Dataset content:
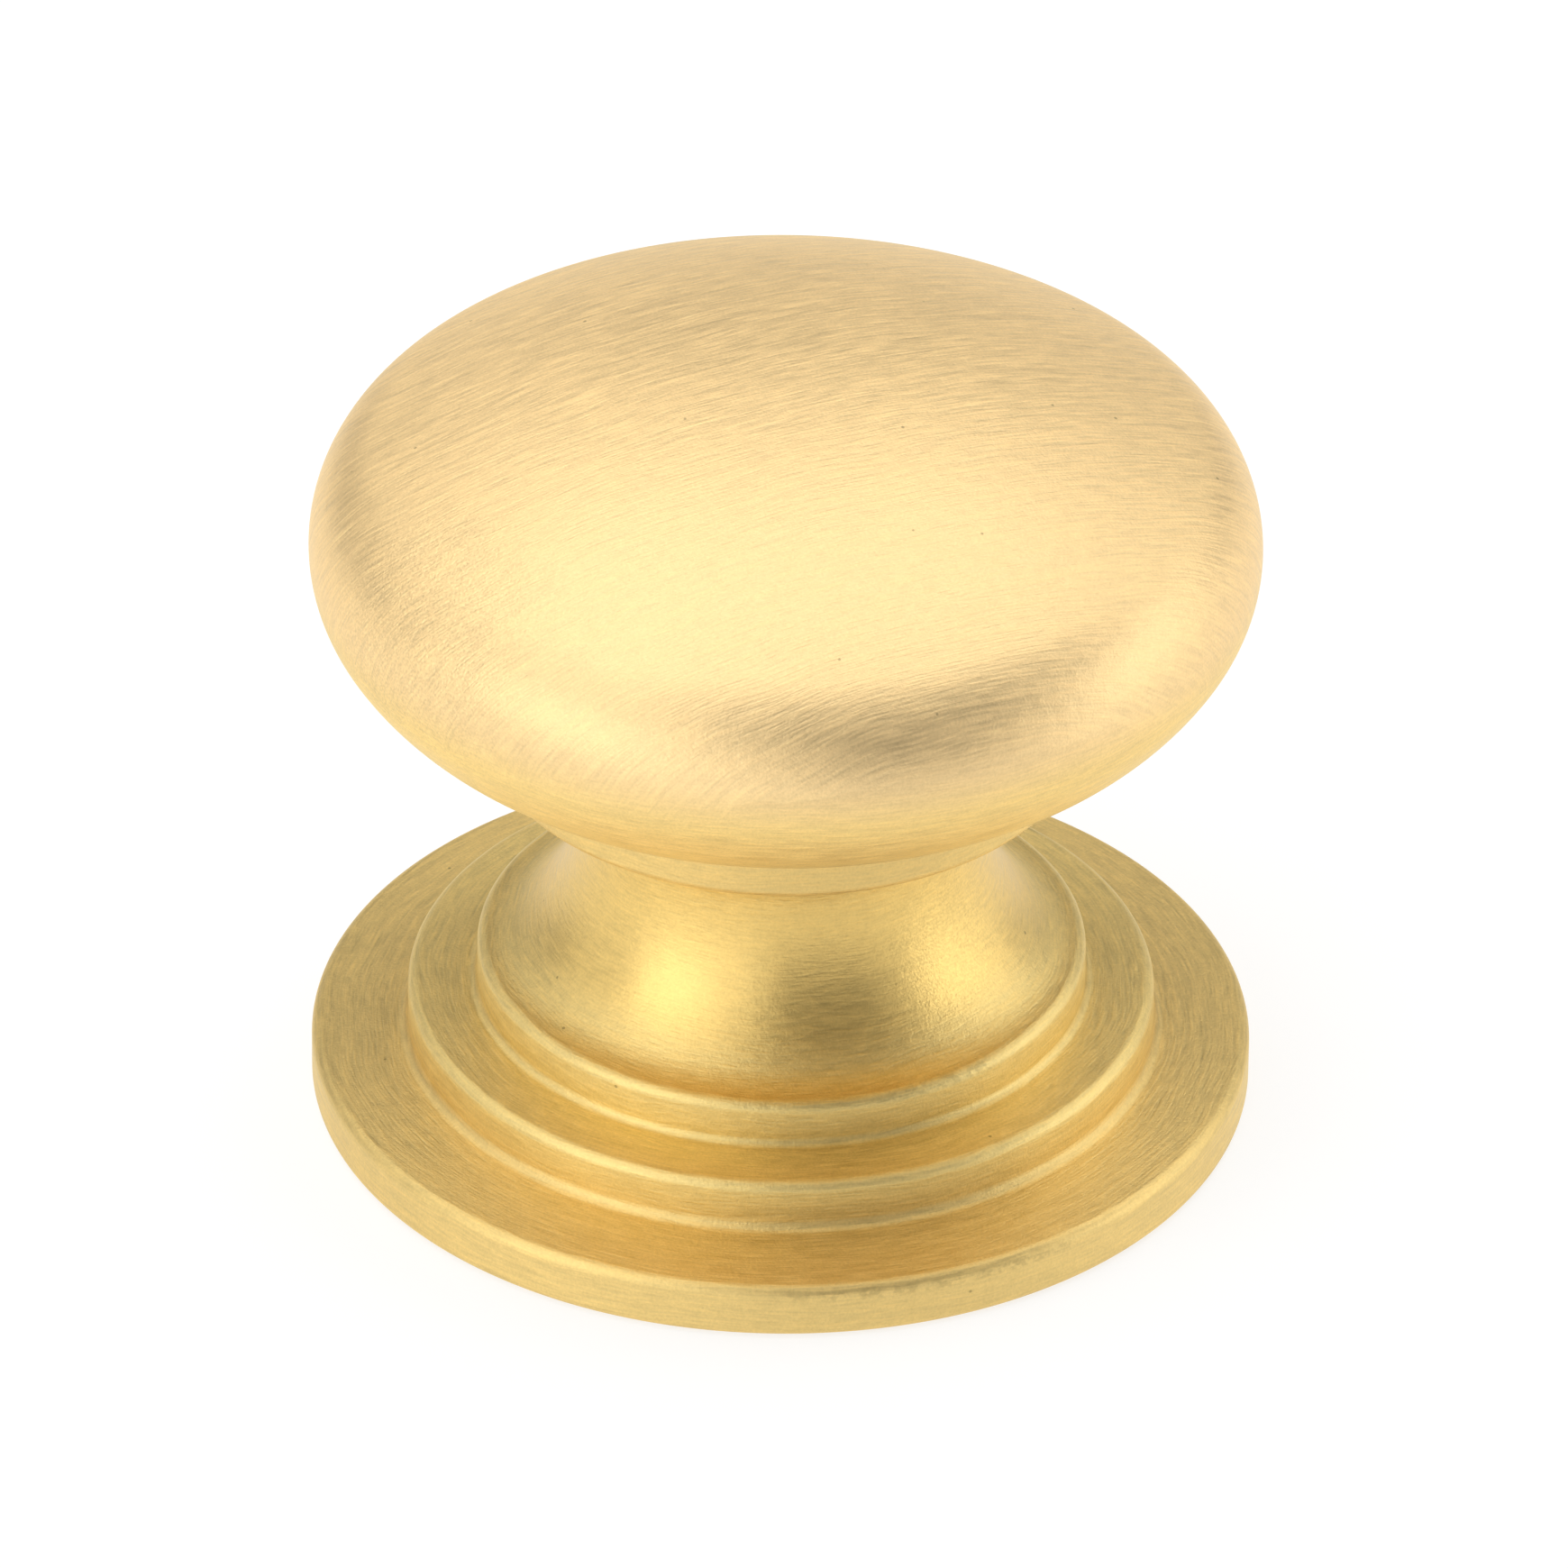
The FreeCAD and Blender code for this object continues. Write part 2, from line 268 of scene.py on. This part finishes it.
def draw_waist(pen):
    """Draw the soft foot, the long cove up to the neck and the short cove out to the collar."""
    neck_level = COLLAR_FOOT - UPPER_COVE_RADIUS
    flare = UPPER_STEP_RADIUS - LAND_WIDTH - NECK_RADIUS
    drop = neck_level - LAND_LEVEL
    long_radius = (flare**2 + drop**2) / (2 * flare)
    cove = Vector((NECK_RADIUS + long_radius, neck_level))

    foot_level = LAND_LEVEL + WAIST_FOOT_ROUND
    inner = long_radius - WAIST_FOOT_ROUND
    foot = Vector((cove.x - math.sqrt(inner**2 - (cove.y - foot_level) ** 2), foot_level))
    touch = cove + (foot - cove) * (long_radius / inner)
    pen.line(foot.x, LAND_LEVEL)
    pen.bend(foot, touch.x, touch.y, ROUND_STEPS)
    pen.bend(cove, NECK_RADIUS, neck_level, ARC_STEPS)
    short = (NECK_RADIUS + UPPER_COVE_RADIUS, neck_level)
    pen.bend(short, short[0], COLLAR_FOOT, ROUND_STEPS)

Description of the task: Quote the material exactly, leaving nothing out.

Output:
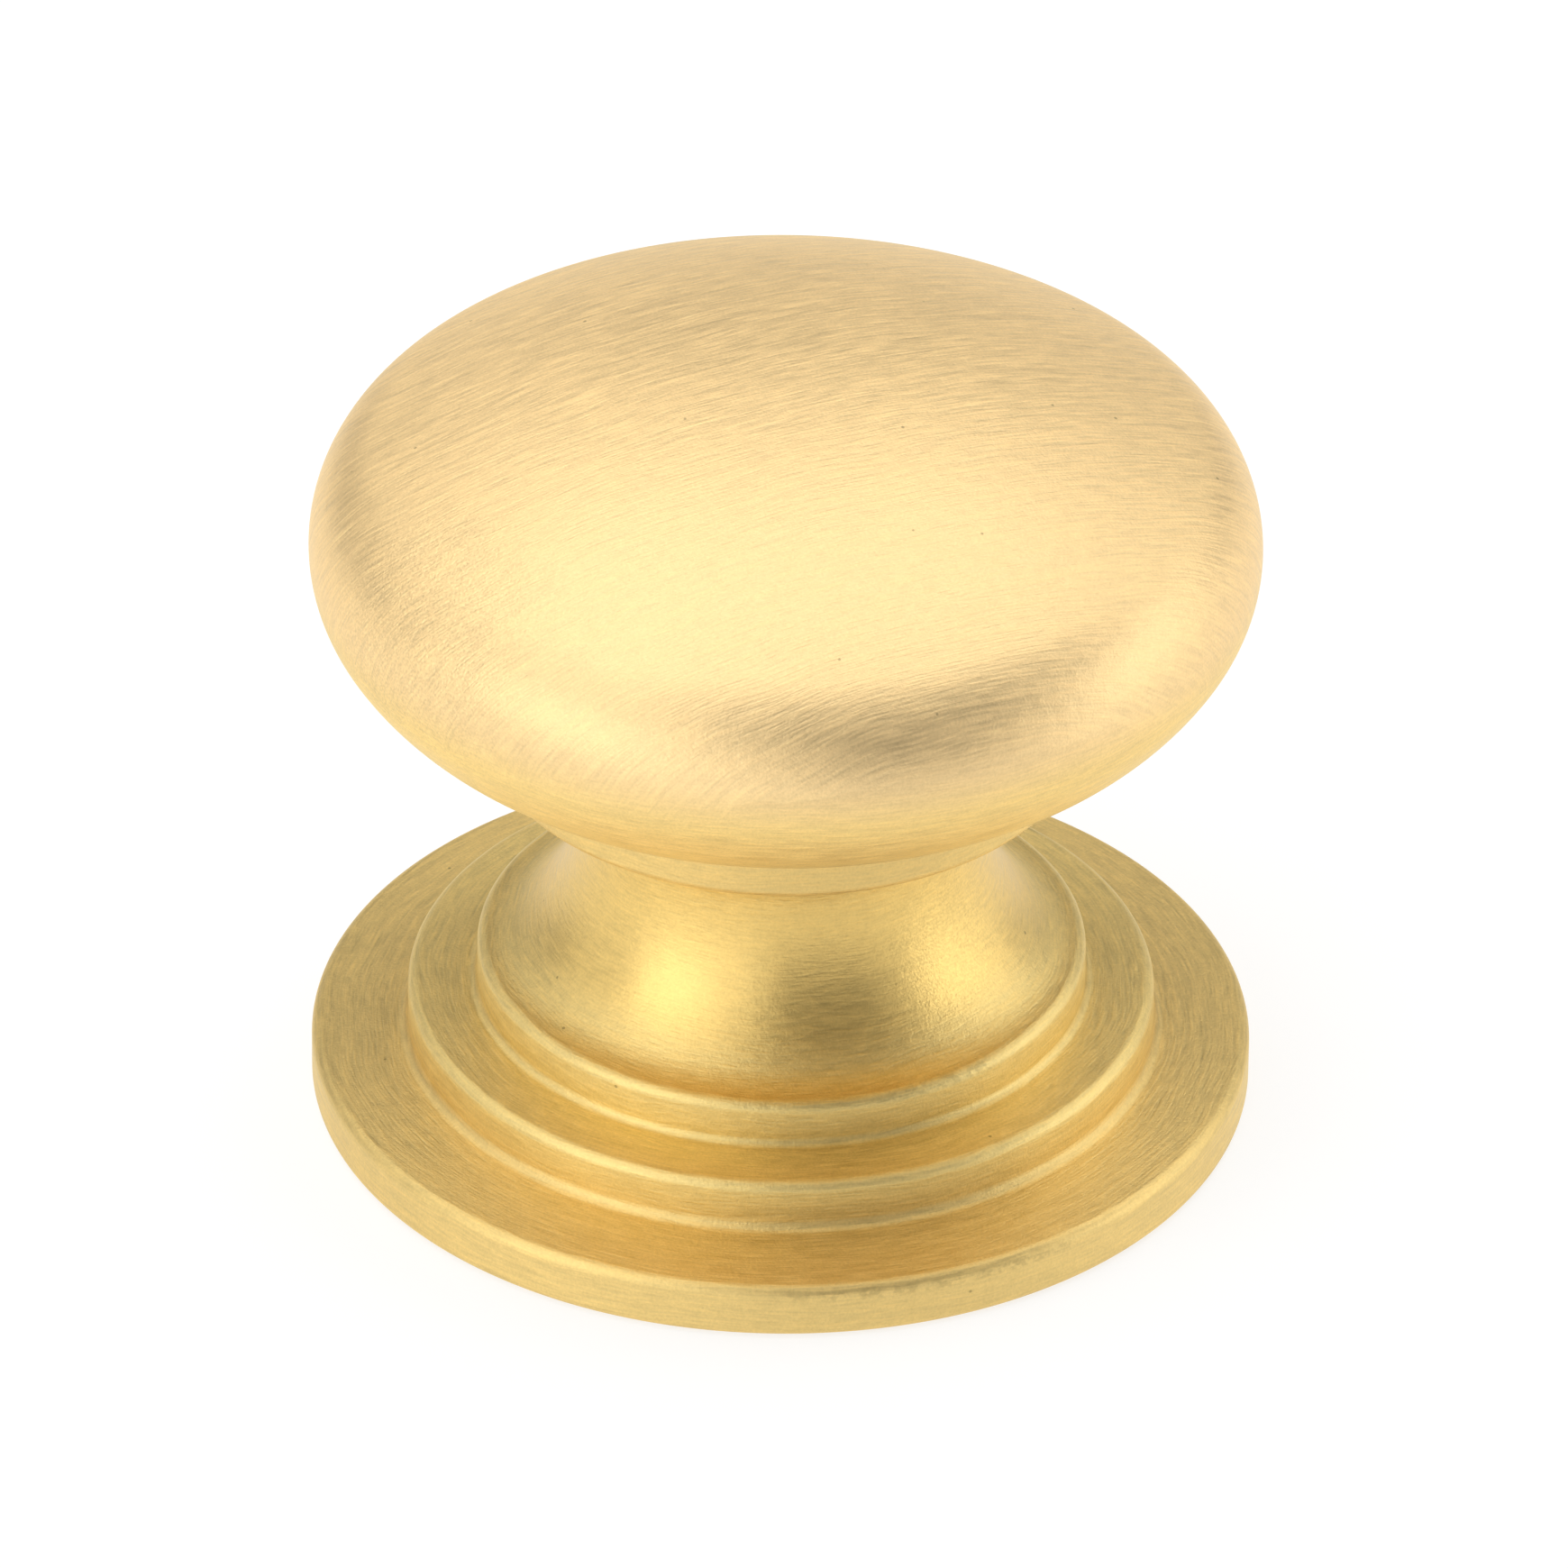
The FreeCAD and Blender code for this object continues. Write part 2, from line 268 of scene.py on. This part finishes it.
def draw_waist(pen):
    """Draw the soft foot, the long cove up to the neck and the short cove out to the collar."""
    neck_level = COLLAR_FOOT - UPPER_COVE_RADIUS
    flare = UPPER_STEP_RADIUS - LAND_WIDTH - NECK_RADIUS
    drop = neck_level - LAND_LEVEL
    long_radius = (flare**2 + drop**2) / (2 * flare)
    cove = Vector((NECK_RADIUS + long_radius, neck_level))

    foot_level = LAND_LEVEL + WAIST_FOOT_ROUND
    inner = long_radius - WAIST_FOOT_ROUND
    foot = Vector((cove.x - math.sqrt(inner**2 - (cove.y - foot_level) ** 2), foot_level))
    touch = cove + (foot - cove) * (long_radius / inner)
    pen.line(foot.x, LAND_LEVEL)
    pen.bend(foot, touch.x, touch.y, ROUND_STEPS)
    pen.bend(cove, NECK_RADIUS, neck_level, ARC_STEPS)
    short = (NECK_RADIUS + UPPER_COVE_RADIUS, neck_level)
    pen.bend(short, short[0], COLLAR_FOOT, ROUND_STEPS)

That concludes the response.